HRP would not have been possible without the foresight, commitment and hard work of this deeply complex man. He took a possibility and made it into a reality. There is nary an important human rights institution across the globe that is not inhabited by a person who has been touched by Henry or HRP. That legacy can only grow further, even as HRP enters a new phase. In the academy, he leaves a more expanded political space in which the voices of dissent are less likely to be viewed as wild and dangerous. He has legitimized the difficult question in human rights circles.

Detlev Vagts ’51

Reflections on the retirement of a gentle giant

by Pieter H.F. Bekker LL.M. ’91

I was privileged to be a student of Detlev Vagts’ while I was obtaining my master’s degree and to work with him as his research assistant after graduating in 1991. Several years later, Vagts served on my Ph.D. committee at my alma mater in the Netherlands. Consequently, I feel myself to be in a good position to attest to the legacy of this gentle giant.

Vagts’ career at HLS spans a whopping 46 years, a half century in which the law school underwent many changes. Having received his education at both the college and the law school, he is truly a “Harvard man.”

Born of an American mother and a German father who fled Nazi Germany, Vagts grew up in Washington, D.C. After his graduation from HLS in 1951, he entered private practice with Cahill Gordon & Reindel in New York City. He sometimes reminisced about his days on Wall Street in his Corporations class, predicting his students might be confronted with this or that question in their offices overlooking the Hudson River in the wee hours of the morning. I remembered this when I had that very experience as a fledgling attorney in New York.

Vagts was recruited by HLS the old-fashioned way. One day, he received a call from Dean Griswold inviting him to join the faculty. And so he became an assistant professor of law in 1959 and received tenure in 1962. He has been Bemis Professor of International Law since 1984.

The breadth of Vagts’ expertise is truly amazing, ranging from public international law to comparative lawyering and professional responsibility, and from international business transactions to securities regulation and corporate law. He has co-written two coursebooks from which teachers and students will profit for many years to come: “Transnational Legal Problems” and “Transnational Business Problems.” In a legal world that has come to be dominated by specialization, Vagts has managed to remain a formidable generalist.

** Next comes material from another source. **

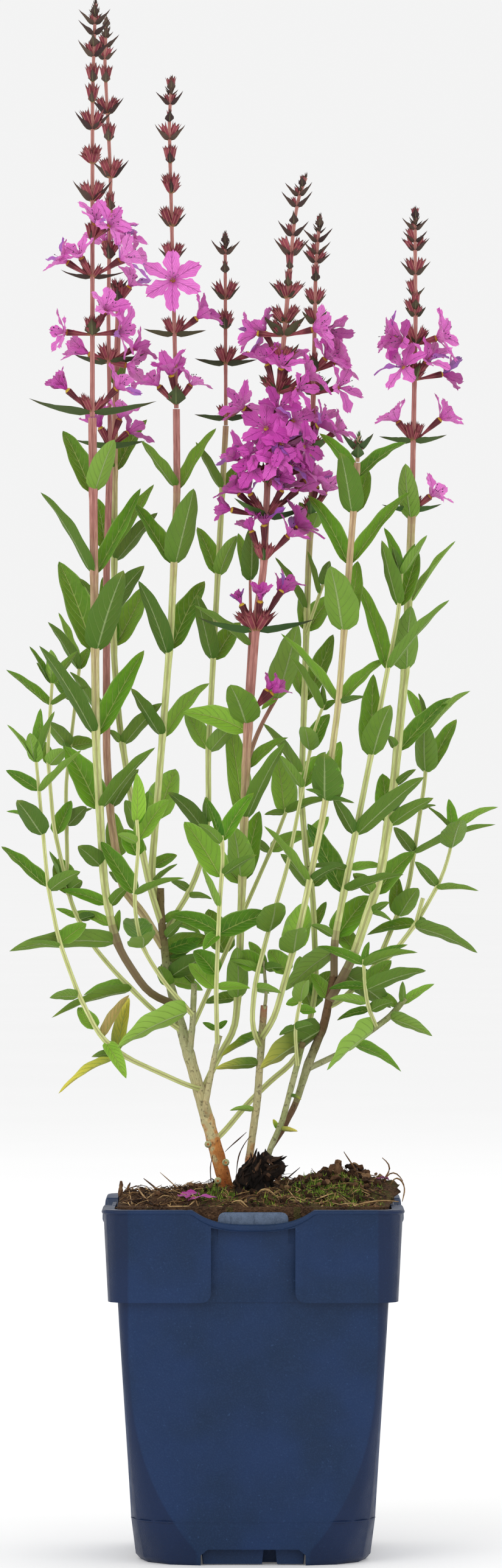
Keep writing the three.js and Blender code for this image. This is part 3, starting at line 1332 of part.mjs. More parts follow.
function plantNodes() {
  const nodes = {};
  const stems = Object.entries(STEMS);
  for (const [name, stem] of stems) {
    const stalk = stalkOf(stem);
    const branches = branchesOf(stem);
    let axis = fuse([runSolid(stalk, stem.sides ?? 4), ...branches.map((branch) => runSolid(branch, 4))]);
    for (const seat of seatsFor(stem)) axis = axis.subtract(seat);
    axis = whole(axis);
    nodes[name] = [axis];
    keepRun(name, axis, [stalk, ...branches]);
    if (!stem.spike) continue;
    const spike = runSolid(spikeOf(stem), 4);
    nodes[spikeName(name)] = [spike];
    keepRun(spikeName(name), spike, [spikeOf(stem)]);
  }
  for (const [name, stem] of stems) {
    (stem.flowers ?? []).forEach((flower, i) => {
      nodes[spikeName(name)].push(growFlower(spikeName(name), spikeOf(stem), flower, flower[0] + 3 * i));
    });
  }
  for (const [name, stem] of stems) {
    for (const whorl of stem.whorls ?? []) {
      nodes[spikeName(name)].push(...growWhorl(spikeName(name), spikeOf(stem), whorl, whorl[0]));
    }
  }
  for (const [name, stem] of stems) {
    const stalk = stalkOf(stem);
    const branches = branchesOf(stem);
    for (const leaf of stem.leaves ?? []) nodes[name].push(growLeaf(name, stalk, leaf));
    for (const leaf of stem.branch_leaves ?? []) nodes[name].push(growLeaf(name, branches[leaf[5] ?? 0], leaf));
  }
  return nodes;
}

function build() {
  const group = new THREE.Group();
  const nodes = plantNodes();
  const feet = ["left_crown", "middle_crown", "right_crown", "right_stub"].map((name) => {
    const stem = STEMS[name];
    return runSolid(stalkOf(stem), stem.sides, SEAT_GAP);
  });
  feet.push(stump(SEAT_GAP));
  group.add(meshOf("pot", pot(), COLOURS.pot, 0.5));
  group.add(meshOf("soil", soil(feet), COLOURS.soil, 0.95));
  group.add(meshOf("old_stump", stump(0), COLOURS.stump, 0.9));
  for (const [name, solids] of Object.entries(nodes)) {
    const colour = name.startsWith("spike") ? COLOURS.spike : name.startsWith("stem") ? COLOURS.leaf : COLOURS.bark;
    group.add(meshOf(name, fuse(solids.filter((solid) => solid)), colour, 0.7));
  }
  // The origin is under the middle of the whole plant's bounding box, on the ground
  const { x, y } = new THREE.Box3().setFromObject(group).getCenter(new THREE.Vector3());
  group.position.set(-x, -y, 0);
  return group;
}

export default build();
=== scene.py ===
"""Robin purple loosestrife in its square nursery pot, in metres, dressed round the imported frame.

The plant is laid out on the same front view as the frame, in steps of 0.265 mm: a place is a column, a
row and a depth in millimetres behind the pot's middle. Every leaf, bract, calyx and flower takes the
turn that its solid took, which is found from the corners of the frame's own node, and a finer skin is
grown there.
"""
import math

import bmesh
import bpy
import numpy as np
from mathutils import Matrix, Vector
from mathutils.kdtree import KDTree


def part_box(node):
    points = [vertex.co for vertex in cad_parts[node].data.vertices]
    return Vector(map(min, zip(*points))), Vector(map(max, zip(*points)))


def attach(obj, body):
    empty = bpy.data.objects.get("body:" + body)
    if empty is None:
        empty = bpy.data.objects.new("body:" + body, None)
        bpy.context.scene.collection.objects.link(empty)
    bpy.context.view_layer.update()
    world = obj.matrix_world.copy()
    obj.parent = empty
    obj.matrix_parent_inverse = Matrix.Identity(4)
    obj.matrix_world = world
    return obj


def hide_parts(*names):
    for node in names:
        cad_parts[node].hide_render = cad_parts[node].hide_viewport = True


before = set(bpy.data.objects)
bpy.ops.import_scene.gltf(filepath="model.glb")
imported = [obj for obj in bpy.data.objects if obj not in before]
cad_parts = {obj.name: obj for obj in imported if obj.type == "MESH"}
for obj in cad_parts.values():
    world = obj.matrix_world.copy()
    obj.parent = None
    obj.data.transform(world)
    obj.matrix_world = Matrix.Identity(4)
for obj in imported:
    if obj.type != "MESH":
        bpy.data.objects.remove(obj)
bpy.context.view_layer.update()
POT_LOW, POT_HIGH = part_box("pot")
MM = 0.001

# Front view layout
VIEW_STEP = 0.265
VIEW_POT_COLUMN = 416
VIEW_GROUND_ROW = 2551
VIEW_MIDDLE = (412.5, 1288)
VIEW_DISTANCE = 3000
VIEW_HEIGHT = 2576
SHIFT = np.array([(POT_LOW.x + POT_HIGH.x) / 2, (POT_LOW.y + POT_HIGH.y) / 2, 0.0]) / MM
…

Vagts’ articles have also contributed greatly to legal thinking. “The International Legal Profession: A Need for More Governance?” (American Journal of International Law, 1996) has been particularly influential. It addresses problems pertaining to professional behavior in international litigation. The article’s powerful plea for regulating international lawyers (including arbitrators) continues to influence today’s debate.

A likely highlight of his career was his 1993 election as co-editor in chief of the American Journal of International Law, the leading publication in the field. He served with great distinction.

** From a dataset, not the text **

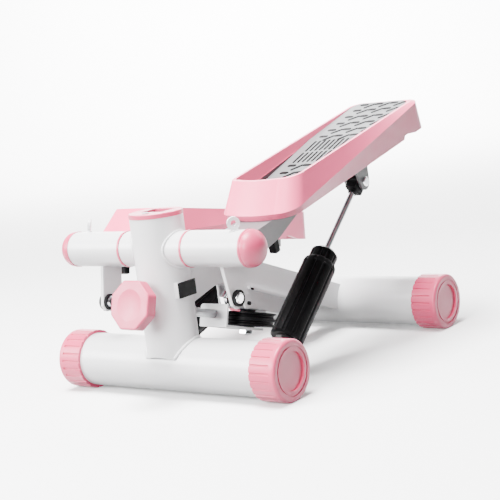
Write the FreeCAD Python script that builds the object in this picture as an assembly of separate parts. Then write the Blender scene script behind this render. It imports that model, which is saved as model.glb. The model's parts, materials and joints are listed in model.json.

His works and teachings show the marks of a fine comparative law tradition. In the face of strong U.S. unilateralist and even isolationist tendencies, Vagts displays an unwavering belief in the rule of international law, and the notion that no nation can claim to be above it.

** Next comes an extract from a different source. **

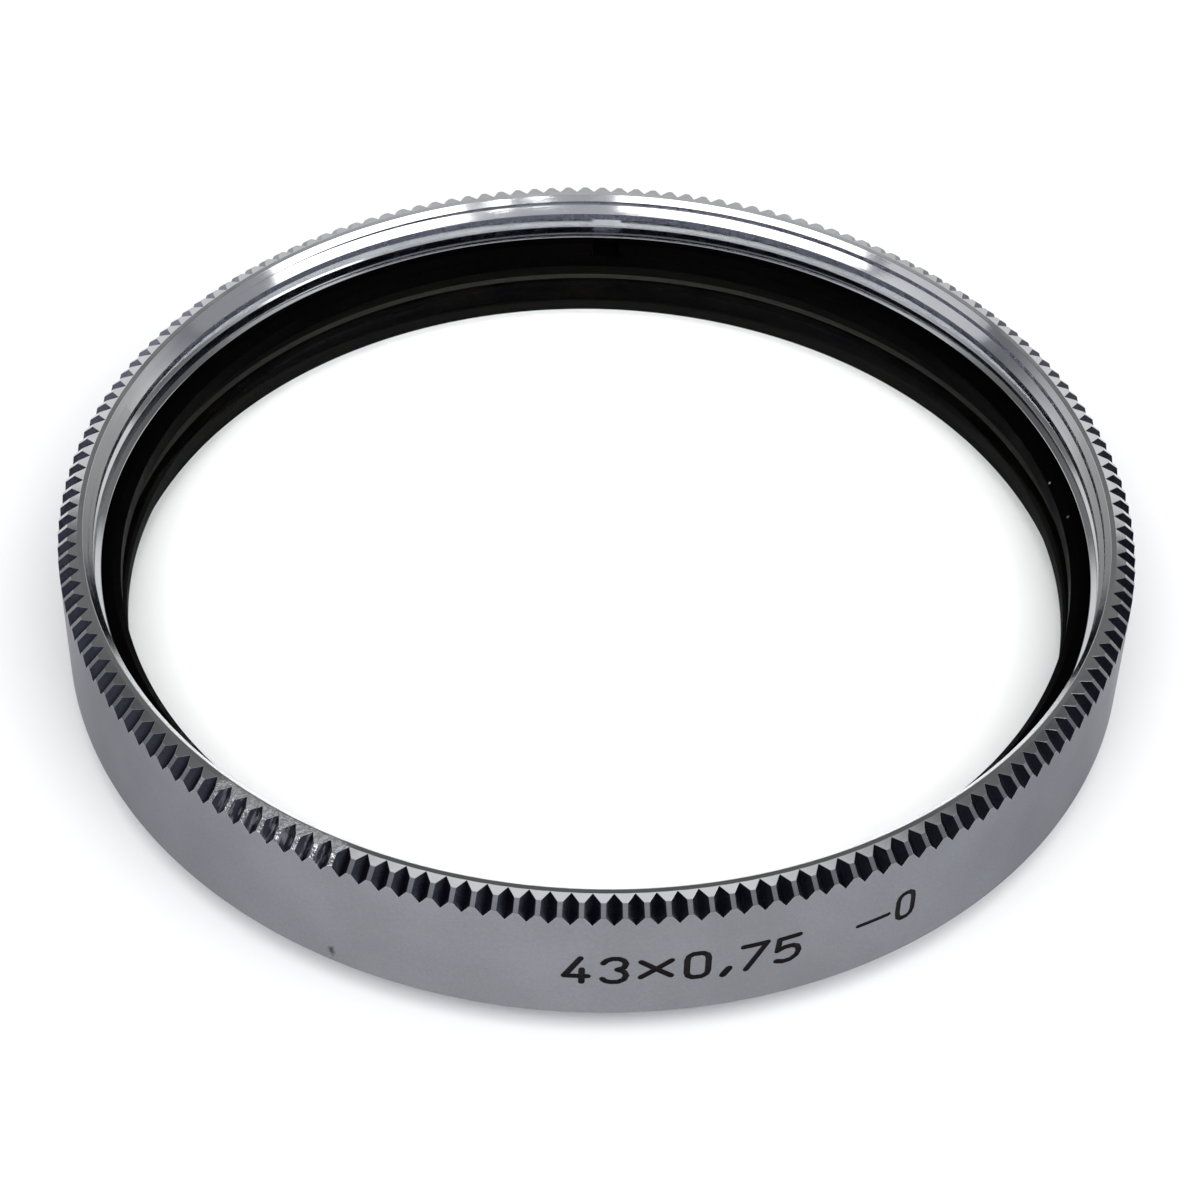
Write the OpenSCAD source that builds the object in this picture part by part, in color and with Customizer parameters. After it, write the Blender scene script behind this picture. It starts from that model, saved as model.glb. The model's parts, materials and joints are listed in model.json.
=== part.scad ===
// Round glass filter in a screw-in mount, seen as it lies on its rear face.
// Origin at the centre of the rear face, +Z along the optical axis to the front.

/* [Thread] */
// Nominal diameter of the filter thread, front and rear
thread_d = 43; // [30:0.5:60]
// Pitch of the filter thread
thread_pitch = 0.75; // [0.5:0.25:1]
// Depth of the front thread, from the front face to its shoulder
front_thread_l = 2.05; // [1.5:0.05:4]
// Length of the rear thread below the wall
rear_thread_l = 1.15; // [0.8:0.05:1.8]
// Radial allowance of the rear thread below the nominal size
male_play = 0.05; // [0.02:0.01:0.1]
// Chamfer at the end of the rear thread
rear_chamfer = 0.2; // [0.1:0.05:0.3]

/* [Rim] */
// Metal outside the nominal thread
rim_t = 1; // [0.8:0.05:2]
// Width of the flat land between the knurl and the mouth chamfer
land_w = 0.21; // [0.1:0.01:0.3]
// Chamfer at the lower edge of the wall
foot_chamfer = 0.15; // [0.05:0.05:0.3]

/* [Knurl] */
// Number of grooves round the rim
knurl_n = 173; // [60:1:180]
// Chamfer of the front corner that carries the grooves
corner_c = 0.42; // [0.3:0.02:0.6]
// How far a groove runs in over the front face
knurl_in = 0.84; // [0.7:0.02:0.95]
// How far a groove runs down the wall
knurl_down = 0.88; // [0.7:0.02:1.4]
// Included angle of a groove
knurl_angle = 90; // [60:5:100]

/* [Seat] */
// Step from the front thread in to the pocket of the glass
pocket_step = 0.25; // [0.22:0.01:0.4]
// How far the lip under the glass reaches in from the pocket
lip_w = 0.89; // [0.5:0.01:2]
// Thickness of the lip
lip_t = 0.7; // [0.4:0.05:1.5]
// Depth of the recess behind the lip
rear_recess = 1.2; // [0.8:0.05:3]
// Wall of the rear thread, between its recess and its crest
rear_wall_t = 0.95; // [0.6:0.05:1.2]

/* [Glass] */
// Thickness of the glass
glass_t = 2.2; // [1:0.1:4]
// Radial clearance of the glass in its pocket
glass_play = 0.15; // [0.05:0.05:0.3]
// Bevel at both edges of the glass
glass_bevel = 0.2; // [0.1:0.05:0.4]

/* [Retaining ring] */
// Height of the retaining ring
retainer_t = 1.1; // [0.7:0.05:2]
// Radial width of the retaining ring
retainer_w = 0.74; // [0.5:0.02:1.5]
// Radial clearance of the retaining ring in the pocket
retainer_play = 0.05; // [0.02:0.01:0.1]
// Bevel at the ring's inner front edge
retainer_bevel = 0.3; // [0.1:0.05:0.4]
// Width of the two spanner slots
slot_w = 1.2; // [0.8:0.1:2]
// Depth of the spanner slots
slot_d = 0.5; // [0.3:0.05:0.6]

/* [Hidden] */
$fn = 192;

thread_r = thread_d / 2;
// A cut thread is five eighths as deep as a sharp triangle with 60 degree sides
thread_depth = 5 / 8 * thread_pitch * sqrt(3) / 2;
// The front bore is drawn at the crests of its thread, and so is the rear thread
bore_r = thread_r - thread_depth;
male_r = thread_r - male_play;
wall_r = thread_r + rim_t;
pocket_r = bore_r - pocket_step;
lip_r = pocket_r - lip_w;
recess_r = male_r - rear_wall_t;

// Levels up from the rear face
lip_z = rear_recess;
seat_z = lip_z + lip_t;
glass_top_z = seat_z + glass_t;
shoulder_z = glass_top_z + retainer_t;
top_z = shoulder_z + front_thread_l;

glass_r = pocket_r - glass_play;
retainer_r = pocket_r - retainer_play;
retainer_in_r = retainer_r - retainer_w;

// The groove's root line runs from the front face down and out to the wall
root_r = wall_r - knurl_in;
mouth_r = root_r - land_w;
root_tilt = atan2(knurl_down, knurl_in);
root_l = norm([knurl_in, knurl_down]);
// Depth below each edge of the corner chamfer, square to the root line
depth_in = (knurl_in - corner_c) * sin(root_tilt);
depth_out = (knurl_down - corner_c) * cos(root_tilt);
run_out = 0.1;
cutter_h = max(depth_in, depth_out) + 0.04;

// Turned section of the mount, rear face first, outside then inside
module ring_section() {
    polygon([
        [recess_r, 0],
        [male_r - rear_chamfer, 0],
        [male_r, rear_chamfer],
        [male_r, rear_thread_l],
        [wall_r - foot_chamfer, rear_thread_l],
        [wall_r, rear_thread_l + foot_chamfer],
        [wall_r, top_z - corner_c],
        [wall_r - corner_c, top_z],
        [mouth_r, top_z],
        [bore_r, top_z - (mouth_r - bore_r)],
        [bore_r, shoulder_z],
        [pocket_r, shoulder_z],
        [pocket_r, seat_z],
        [lip_r, seat_z],
        [lip_r, lip_z],
        [recess_r, lip_z]
    ]);
}

// One straight V, cut slantwise across the front corner at angle 0
module knurl_groove() {
    half_w = cutter_h * tan(knurl_angle / 2);
    translate([root_r, 0, top_z])
        rotate([0, 90 + root_tilt, 0])
            translate([0, 0, -run_out])
                linear_extrude(root_l + 2 * run_out)
                    polygon([[0, 0], [-cutter_h, half_w], [-cutter_h, -half_w]]);
}

module mount_ring() {
    color("silver")
        difference() {
            rotate_extrude() ring_section();
            for (i = [0 : knurl_n - 1])
                rotate([0, 0, i * 360 / knurl_n]) knurl_groove();
        }
}

module filter_glass() {
    color("lightcyan", 0.4)
        rotate_extrude()
            polygon([
                [0, seat_z],
                [glass_r - glass_bevel, seat_z],
                [glass_r, seat_z + glass_bevel],
                [glass_r, glass_top_z - glass_bevel],
                [glass_r - glass_bevel, glass_top_z],
                [0, glass_top_z]
            ]);
}

module retaining_ring() {
    color("black")
        difference() {
            rotate_extrude()
                polygon([
                    [retainer_in_r, glass_top_z],
                    [retainer_r, glass_top_z],
                    [retainer_r, shoulder_z],
                    [retainer_in_r + retainer_bevel, shoulder_z],
                    [retainer_in_r, shoulder_z - retainer_bevel]
                ]);
            for (side = [-1, 1])
                translate([-slot_w / 2, side * (retainer_in_r + retainer_w / 2) - retainer_w, shoulder_z - slot_d])
                    cube([slot_w, 2 * retainer_w, slot_d + 1]);
        }
}

mount_ring();
filter_glass();
retaining_ring();
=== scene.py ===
import json
import math

import bmesh
import bpy
from mathutils import Matrix, Vector


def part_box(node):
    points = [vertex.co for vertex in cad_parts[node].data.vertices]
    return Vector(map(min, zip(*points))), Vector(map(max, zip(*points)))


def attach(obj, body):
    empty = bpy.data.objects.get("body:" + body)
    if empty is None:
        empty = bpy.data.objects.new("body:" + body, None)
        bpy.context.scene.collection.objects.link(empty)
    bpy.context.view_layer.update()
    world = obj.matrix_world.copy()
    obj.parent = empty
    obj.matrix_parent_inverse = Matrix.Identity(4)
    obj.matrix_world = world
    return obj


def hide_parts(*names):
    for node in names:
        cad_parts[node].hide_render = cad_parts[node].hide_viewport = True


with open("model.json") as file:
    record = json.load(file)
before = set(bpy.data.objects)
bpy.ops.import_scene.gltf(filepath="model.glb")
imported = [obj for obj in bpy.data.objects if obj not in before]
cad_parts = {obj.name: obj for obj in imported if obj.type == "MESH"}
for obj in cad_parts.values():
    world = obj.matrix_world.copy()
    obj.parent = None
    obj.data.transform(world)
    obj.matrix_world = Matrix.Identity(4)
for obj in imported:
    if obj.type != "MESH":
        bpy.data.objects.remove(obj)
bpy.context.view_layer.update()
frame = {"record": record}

mm = 0.001
mountLow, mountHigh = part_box("mount_ring")
glassLow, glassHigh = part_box("filter_glass")
clampLow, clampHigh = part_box("retaining_ring")
mounts = {m["name"]: m for m in frame["record"]["mounts"]}


# small helpers for work in edit mode

def pickNothing():
    if bpy.context.mode != "OBJECT":
        bpy.ops.object.mode_set(mode="OBJECT")
    bpy.ops.object.select_all(action="DESELECT")


def pick(obj):
    pickNothing()
    obj.select_set(True)
    bpy.context.view_layer.objects.active = obj


def editMesh(obj, mode="FACE"):
    pick(obj)
    bpy.ops.object.mode_set(mode="EDIT")
    bpy.ops.mesh.select_mode(type=mode)
    bpy.ops.mesh.select_all(action="DESELECT")
    return bmesh.from_edit_mesh(obj.data)


def showPicked(obj, bm):
    bm.select_flush_mode()
    bmesh.update_edit_mesh(obj.data)


def pickFaces(obj, bm, test):
    for f in bm.faces:
        f.select = test(f)
    showPicked(obj, bm)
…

My favorite recollection among the many moments that we have spent together remains the visit that he and his wife, Dorothy, paid to my native Holland in connection with the formal defense of my doctoral thesis in June 1994. He thoroughly enjoyed the pomp and circumstance associated with doctoral ceremonies at Leiden University–especially the nightly festivities at my fraternity. In the thank-you note that I received from him afterward, he commented that he had not experienced such excitement since V-J Day in 1945!

While he certainly is “part of the pantheon of godlike leading citizens who define the Harvard Law School,” as former Dean Clark once described Vagts’ late international law colleague Abram Chayes, he is anything but an ivory-tower person. He is revered, especially by the foreign students enrolled in the LL.M. program, for being a warm and modest person.

Like so many of his students over the years, I experienced his kindness many times. When I was still single and working for a Wall Street law firm, he contacted me one day and invited me to spend the Thanksgiving holiday with his family at his lovely house in Cambridge. In the past 14 years, I have made it a habit of looking him up, either at his Hauser Hall office or at home, whenever I am in the Boston area. This has resulted in a special friendship that I will cherish forever.

It is to be expected that Detlev Vagts’ retirement will not mark the end of his remarkable career. I am confident that it will not silence his voice–a voice of reason and passionate commitment to the belief that international law and institutions are the greatest hope for peaceful resolution of conflict. It is a voice the world needs to hear, and to heed.